As for "The Cat in the Hat," she said, "There's something sad about a beloved icon for children becoming a shill for corporate products."

Allen D. Kanner, a California psychologist and co-editor of "Psychology and Consumer Culture: The Struggle for a Good Life in a Materialistic World," urges parents not to take their kids to the movie, to send a message "they are tired of kids being sold as audience share to corporate sponsors."

Dr. Seuss Enterprises LP, which owns the rights to the author's works and approved corporate sponsors for the film version of "The Grinch that Stole Christmas," makes no apology.
"This is one of the largest promotional programs put into place because it's such a wonderful piece of Americana, and companies want to be associated in these times with something very American and very beloved," said Susan Brandt, vice president of licensing and marketing at Dr. Seuss Enterprises. The company is headed by Audrey Geisel, the widow of Dr. Seuss (whose real name was Theodor Geisel).

Brandt said her organization scrutinized the ties with companies that make cookies, candy and other snacks. "It's always a concern but if we're going to do a blockbuster film and it's going to be a success, the consumer expects a certain level of commercial support." Such ties are limited to several weeks before and after the film's release, she said.
Audrey Geisel is sensitive to the food partnerships, Brandt said.

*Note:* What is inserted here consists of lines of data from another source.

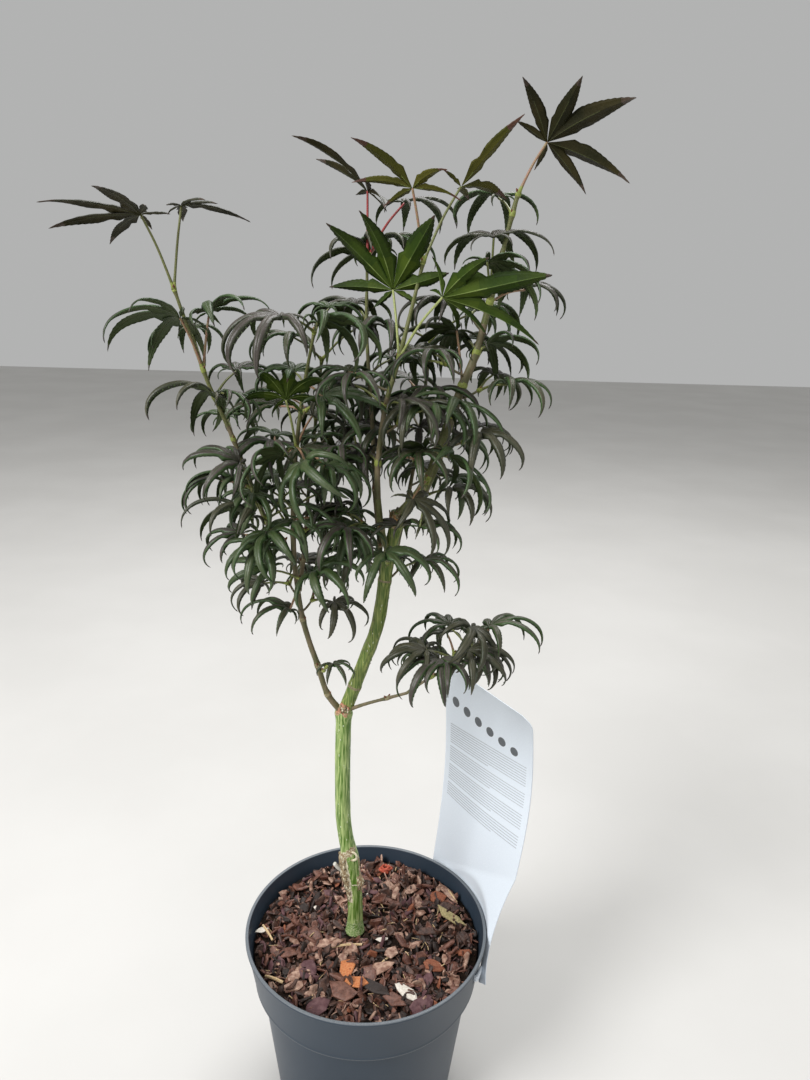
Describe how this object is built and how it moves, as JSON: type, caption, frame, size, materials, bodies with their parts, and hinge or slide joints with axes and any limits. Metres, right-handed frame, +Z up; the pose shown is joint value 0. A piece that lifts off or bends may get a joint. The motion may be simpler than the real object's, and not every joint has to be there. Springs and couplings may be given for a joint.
{
  "type": "potted japanese maple",
  "caption": "Young grafted maple with a bare green trunk, a forked leader and thin side shoots of drooping claw-like lobed leaves, in a round tapered nursery pot with a blank care card.",
  "frame": {"origin": "middle of the pot's flat underside", "axes": "+Z straight up, +X to the right and -Y towards the viewer when the plant shows the side that the picture shows"},
  "size_m": [0.3407, 0.1992, 0.7497],
  "materials": {
    "pot": "satin anthracite moulded plastic",
    "mulch": "loose bark chips on dark potting mix",
    "green_bark": "smooth green bark with pale stripes",
    "shoot_bark": "smooth olive bark",
    "foliage": "dull green to purple-brown leaves",
    "card": "blank pale plastic card"
  },
  "bodies": {
    "root": {"pot": "pot", "mulch": "mulch", "trunk": "green_bark", "main_leader": "green_bark", "left_stem": "shoot_bark", "low_twig": "shoot_bark", "right_bough": "shoot_bark", "left_bough": "shoot_bark", "centre_left_bough": "shoot_bark", "centre_bough": "shoot_bark", "inner_bough": "shoot_bark", "back_left_bough": "shoot_bark", "back_right_bough": "shoot_bark", "care_card": "card", "left_crown": "foliage", "centre_left_crown": "foliage", "centre_crown": "foliage", "inner_crown": "foliage", "right_crown": "foliage", "right_skirt": "foliage", "low_spray": "foliage", "left_skirt": "foliage", "centre_skirt": "foliage", "fork_spray": "foliage", "back_left_crown": "foliage", "back_right_crown": "foliage"}
  },
  "joints": []
}
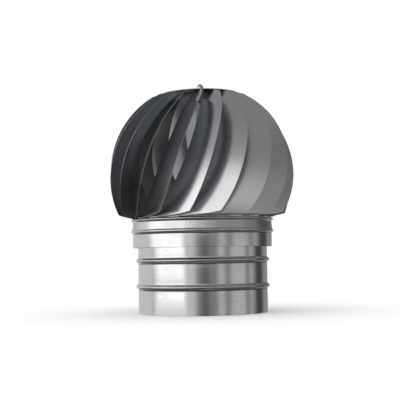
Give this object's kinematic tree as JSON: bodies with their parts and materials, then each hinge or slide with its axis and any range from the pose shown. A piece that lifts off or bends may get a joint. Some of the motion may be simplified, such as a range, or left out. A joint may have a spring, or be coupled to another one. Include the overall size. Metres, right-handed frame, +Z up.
{
  "type": "rotating chimney cowl",
  "caption": "Wind-driven chimney cowl: a globe of curved overlapping sheet vanes on a skirt, turning on a spindle and bearing above a beaded round neck.",
  "frame": {"origin": "middle of the neck's bottom edge, where the cowl sits on the flue", "axes": "+Z up along the spindle, -Y towards the viewer of the picture, +X to the viewer's right"},
  "size_m": [0.2152, 0.2154, 0.2682],
  "materials": {
    "collar_sheet": "bright rolled stainless sheet",
    "skirt_sheet": "bright rolled stainless sheet",
    "vane_sheet": "bright rolled stainless sheet, faint rolling grain",
    "disc_sheet": "bright rolled stainless sheet",
    "strap_steel": "dull pickled stainless strip",
    "spindle_steel": "turned bright bar",
    "zinc_fastener": "bright zinc plate",
    "bearing_steel": "ground and polished",
    "cage_brass": "pressed brass",
    "housing_steel": "turned satin",
    "rivet_aluminium": "dull rivet heads",
    "bush_nylon": "off-white nylon"
  },
  "bodies": {
    "base": {"neck": "collar_sheet", "upper_bridge": "strap_steel", "lower_bridge": "strap_steel", "spindle": "spindle_steel", "spindle_nuts": "zinc_fastener", "spindle_washers": "zinc_fastener", "bearing_inner_ring": "bearing_steel", "bearing_spacer": "spindle_steel", "top_washer": "zinc_fastener", "dome_nut": "zinc_fastener"},
    "rotor": {"skirt": "skirt_sheet", "vane_01": "vane_sheet", "vane_02": "vane_sheet", "vane_03": "vane_sheet", "vane_04": "vane_sheet", "vane_05": "vane_sheet", "vane_06": "vane_sheet", "vane_07": "vane_sheet", "vane_08": "vane_sheet", "vane_09": "vane_sheet", "vane_10": "vane_sheet", "vane_11": "vane_sheet", "vane_12": "vane_sheet", "vane_13": "vane_sheet", "vane_14": "vane_sheet", "vane_15": "vane_sheet", "vane_16": "vane_sheet", "vane_17": "vane_sheet", "vane_18": "vane_sheet", "top_disc": "disc_sheet", "bearing_housing": "housing_steel", "housing_rivets": "rivet_aluminium", "bearing_outer_ring": "bearing_steel", "bearing_balls": "bearing_steel", "bearing_cage": "cage_brass", "bearing_shields": "bearing_steel", "crossbar": "strap_steel", "guide_bush": "bush_nylon"}
  },
  "joints": [
    {"name": "rotor_spin", "type": "hinge", "parent": "base", "child": "rotor", "pos_m": [0, 0, 0.2], "axis": [0, 0, 1], "continuous": true}
  ]
}
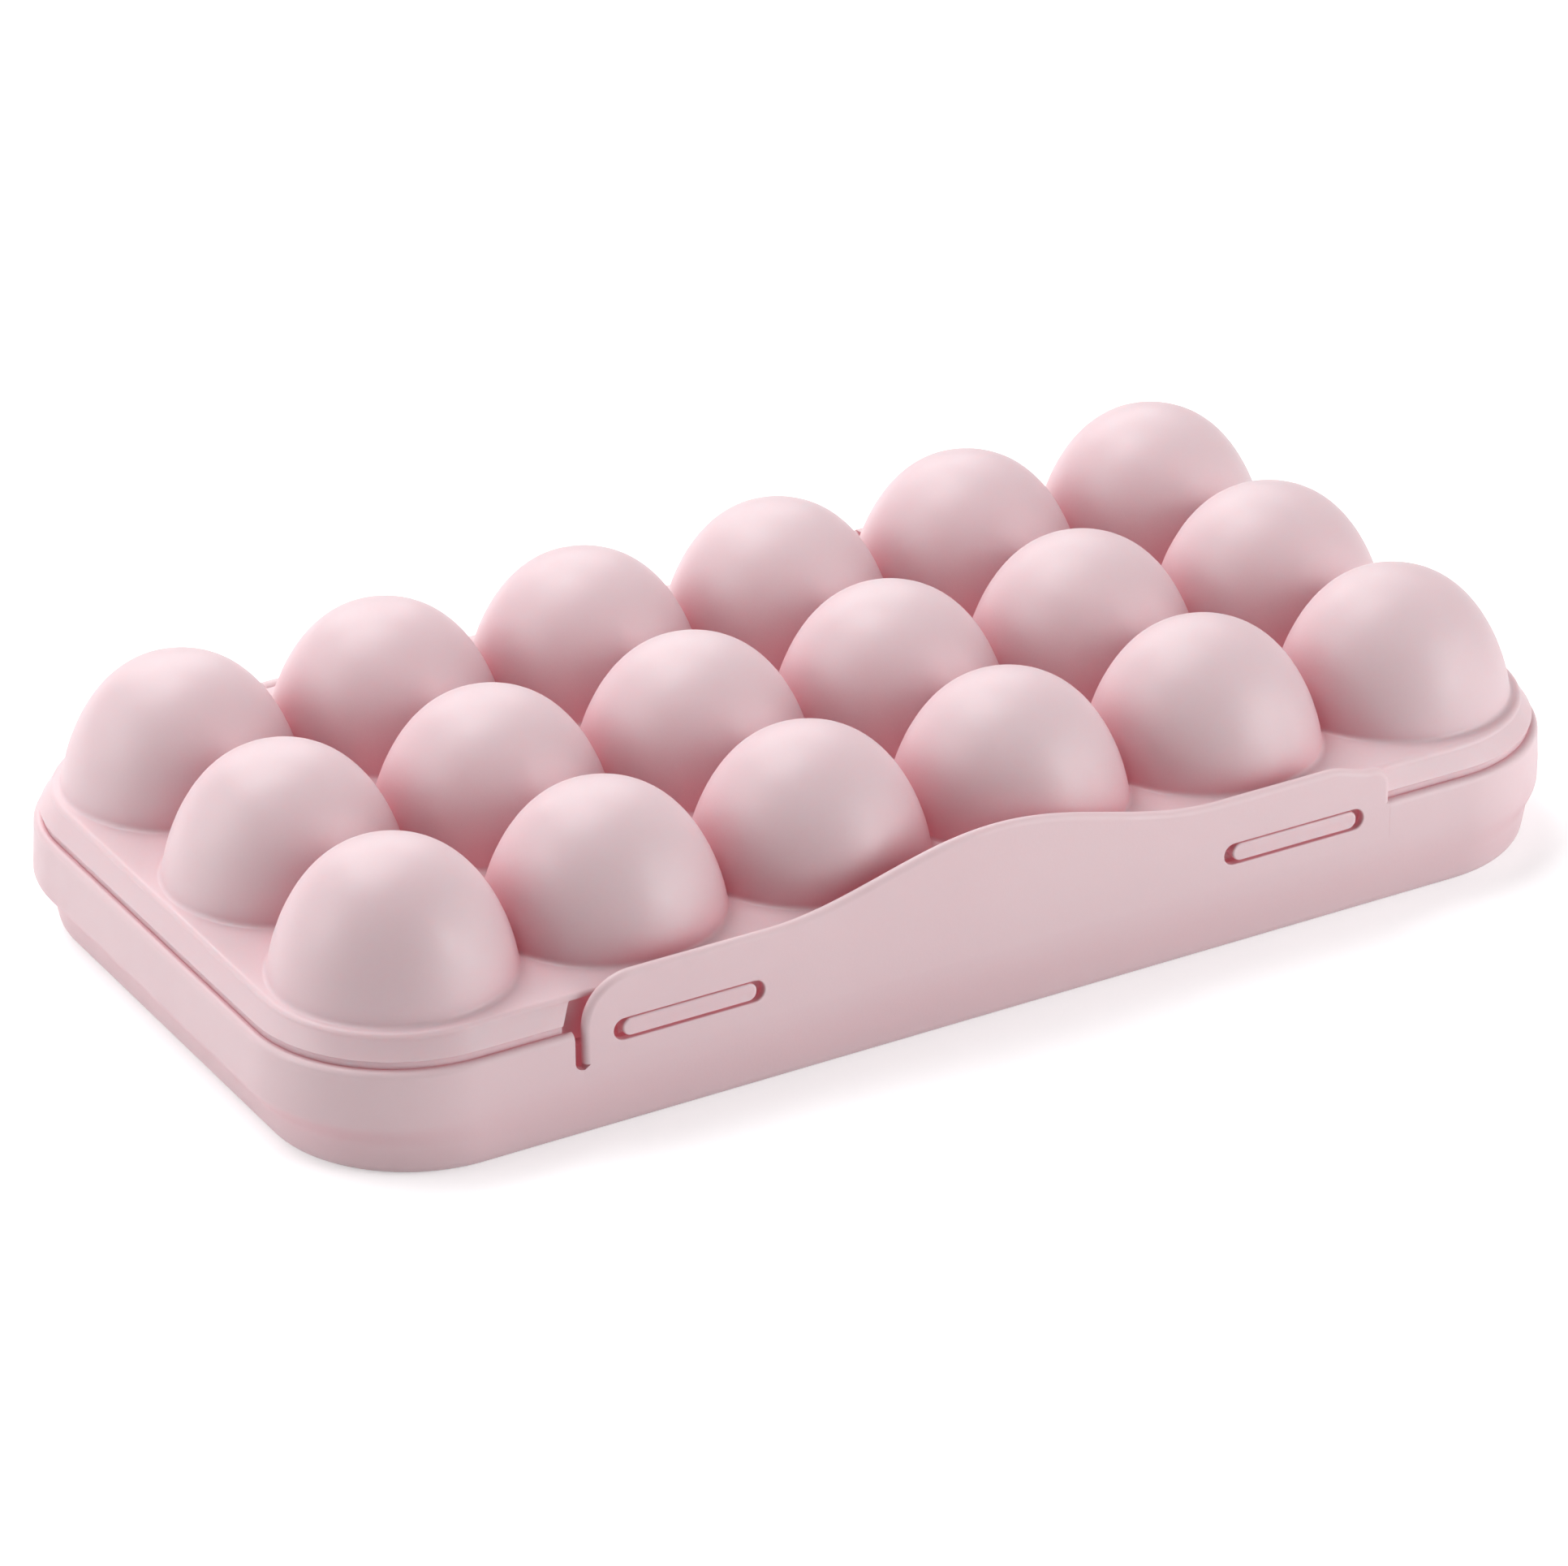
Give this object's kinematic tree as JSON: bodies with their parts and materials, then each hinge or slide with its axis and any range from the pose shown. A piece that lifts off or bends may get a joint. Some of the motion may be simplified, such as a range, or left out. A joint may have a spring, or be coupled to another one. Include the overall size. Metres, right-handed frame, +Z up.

For example, while it's okay for food to be shaped in the form of the red and white striped hat, "she doesn't want people eating the cat."

Many marketing experts predict more corporate sponsorship of entertainment. Litvak, whose firm sponsors an annual conference at which film studios, television companies and music distributors pitch upcoming releases to corporations, said each side hopes to cash in on the other's strengths: "Entertainment brings an extra cachet to a brand's marketing campaign. It's part of pop culture and makes your brand more relevant in the consumers' eyes. So if you're Kellogg's, and the big thing is 'Cat in the Hat,' the existing consumer feels part of pop culture because they're eating the cool food; and if you're not already eating Kellogg's, something says maybe you should give it a try."

For the entertainment industry, the constant promotion of its products "is a reminder to consumers that if you haven't seen the movie, you better hurry up and see it," Litvak said.
There's an added plus for movie studios, said Martin Lindstrom, a brand marketing expert. The partnerships and licensing deals are "a safe way for a studio to generate revenues even if the movie may not be a success," he said.

"The Cat in the Hat" cost $109 million to make. Universal Studios and the sponsors declined to say how much was being paid for the partnerships. "Sometimes no money changes hands," sometimes companies pay $5,000 to well over $1 million, Litvak said.

The companies also promise to spend millions more in advertising their promotions -- and hence the movie. Procter & Gamble Co.'s advertising support for "The Cat in the Hat" has been estimated at $25 to $30 million. MasterCard International Inc. declined to say how much it is spending to advertise its "Trip-A-Day Giveaway" promotion, but said it was 20 percent of its entire advertising budget for the year.

"It's our largest promotion ever and the very first movie tie-in we've ever done," said Cheryl Guerin, vice president of promotions for the credit card company.

Unlike many other films these days, "The Cat in the Hat" does not include product placements, where specific brands are placed in movies for a fee. This film, after all, is a fantasy.
For the latest James Bond film, "Die Another Day," Metro-Goldwyn-Mayer Studios Inc. received millions of dollars in placement fees to feature Finlandia vodka, Sony electronics, British Airways and Ford cars, including an Aston Martin, Jaguar and Thunderbird. In "Minority Report," 22 products were prominently placed and in surveys after the movie, kids remembered about 18 of them, Lindstrom said. "It was a shocking number."

Up to now, "Cat in the Hat" products have been limited, available only at book and specialty stores, said Amy Taylor, Universal's vice president of marketing. But after tomorrow, "Cat in the Hat" clothes, jewelry, boots, backpacks, clocks, lamps, bandages, tattoos, skateboards -- even personal checks -- will be available.

"When people see a film, they want to bring a little bit of that magic home," Taylor said. "They're going to go to the store and look for it and if they can't find it, they'll be disappointed."
Some links to the film are clear, such as Procter & Gamble's "Good Clean Fun" promotion, under which you can buy five different cleaning products (Cascade, Mr. Clean, Febreze, Dawn and Swiffer) and get a toy and activity calendar. You can also enter a sweepstakes to win $50,000. The story's emphasis on cleaning up seemed like a natural, company spokeswoman Erin Lanuti said. "We're bringing fun to the cleaning category via this movie, and that's definitely new to this category."

Rayovac Corp. is hoping to capitalize on the energy of the main character to sell its batteries. "It's a way to differentiate yourself from the clutter that's out there" in the battery aisle, said company spokesman John Daggett. Rayovac is sponsoring a "Win This or That" contest. (This wins batteries, sweatshirts or hats and has much better odds than That, which wins $1 million and a Ford Thunderbird.)

"No one stays awake at night thinking about" what kind of batteries to buy, Daggett said. But "if you look at a display and see something attached to it -- a promotion or sweepstakes -- you may be tempted to buy that product."

Postal Service spokeswoman Monica Suraci said the Thing 1, Thing 2 posters in post offices as well as the "Cat in the Hat" postmark should "appeal to a younger mailing and stamp collecting audience . . . sparking interest in children more than a war memorial stamp."